Editorial du « Monde »

Que peut l’ONU contre « l’enfer sur terre » ? L’expression est de son secrétaire général, Antonio Guterres ; elle désigne la situation des 300 000 à 400 000 civils piégés sous les bombes dans les immeubles en ruine de la Ghouta orientale, aux abords de Damas. Première zone à se rebeller contre la dictature de Bachar Al-Assad en 2011, la Ghouta orientale est aujourd’hui l’une des rares poches de résistance que le régime syrien, appuyé par la Russie et l’Iran, n’ait pas encore vaincues. Cible d’attaques chimiques en 2013, pilonnée sans relâche, elle connaît aujourd’hui, avec le Yémen, la pire situation humanitaire de la planète. Des enfants y meurent tous les jours, les hôpitaux y sont systématiquement bombardés. En droit international, cela s’appelle des crimes de guerre.

Alors, que peut l’ONU ? Produire une résolution du Conseil de sécurité, pour commencer. La résolution 2401, adoptée samedi 24 février à l’issue de pénibles tractations qui ont permis d’éviter un douzième veto russe depuis le début de la guerre, exige une cessation des hostilités « sans délai » sur l’ensemble du territoire syrien, pendant un mois, pour permettre aux organisations humanitaires de venir en aide à la population. Le texte est évidemment piégé par les limites qui ont permis à ses négociateurs d’obtenir l’unanimité au Conseil de sécurité : des exceptions au cessez-le-feu sont prévues pour les combats contre l’organisation Etat islamique (EI), Al-Qaida et le Front Al-Nosra. A la demande de Moscou, elles intègrent aussi « d’autres individus, groupes, entités, associés avec Al-Qaida et l’EI, ainsi que d’autres groupes terroristes désignés par le Conseil de sécurité ».

Ces exceptions ont immédiatement été mises en avant par Moscou, ainsi que par Ankara, dont les troupes sont engagées dans la région d’Afrin, dans le nord de la Syrie. Lundi 26 février au matin, aucune trêve n’était observée ; selon notre correspondant à Beyrouth, cependant, les bombardements aériens sur la Ghouta orientale avaient baissé d’intensité et fait place à des affrontements au sol.

Trump aux abonnés absents

La balle est maintenant dans le camp du président Vladimir Poutine. La décision de la Russie de ne plus opposer son veto pourrait indiquer une volonté de Moscou de participer à la recherche d’une solution concertée à ce conflit vieux de sept ans, qui a fait des centaines de milliers de morts et provoqué le déplacement de la moitié de la population syrienne.
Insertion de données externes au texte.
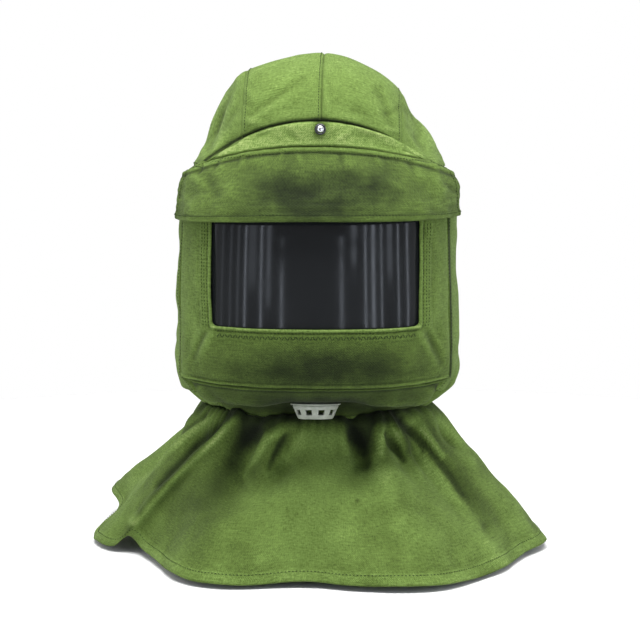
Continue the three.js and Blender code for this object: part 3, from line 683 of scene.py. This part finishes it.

Moscou, après avoir changé le cours de la guerre en Syrie en y intervenant militairement en 2015, peine à trouver la porte de sortie. La Russie a sauvé Assad au moment où son régime s’effondrait, elle l’a protégé contre les accusations sur l’usage d’armes chimiques, elle a encore limité les dégâts lorsque, tout récemment, la tension est montée entre l’Iran et Israël en Syrie.

En s’y impliquant aussi profondément, le président Poutine a fait de la Syrie « sa » guerre. Dans ce conflit devenu le théâtre des rivalités des grandes puissances et des puissances régionales, le chef du Kremlin ne peut guère compter sur les Etats-Unis pour l’aider à négocier une solution : le président Donald Trump est aux abonnés absents. C’est dans ce contexte que la France et l’Allemagne tentent à présent de peser auprès de la Russie, et que le chef de la diplomatie française, Jean-Yves Le Drian, se rend à Moscou mardi. Bonne chance, monsieur le Ministre.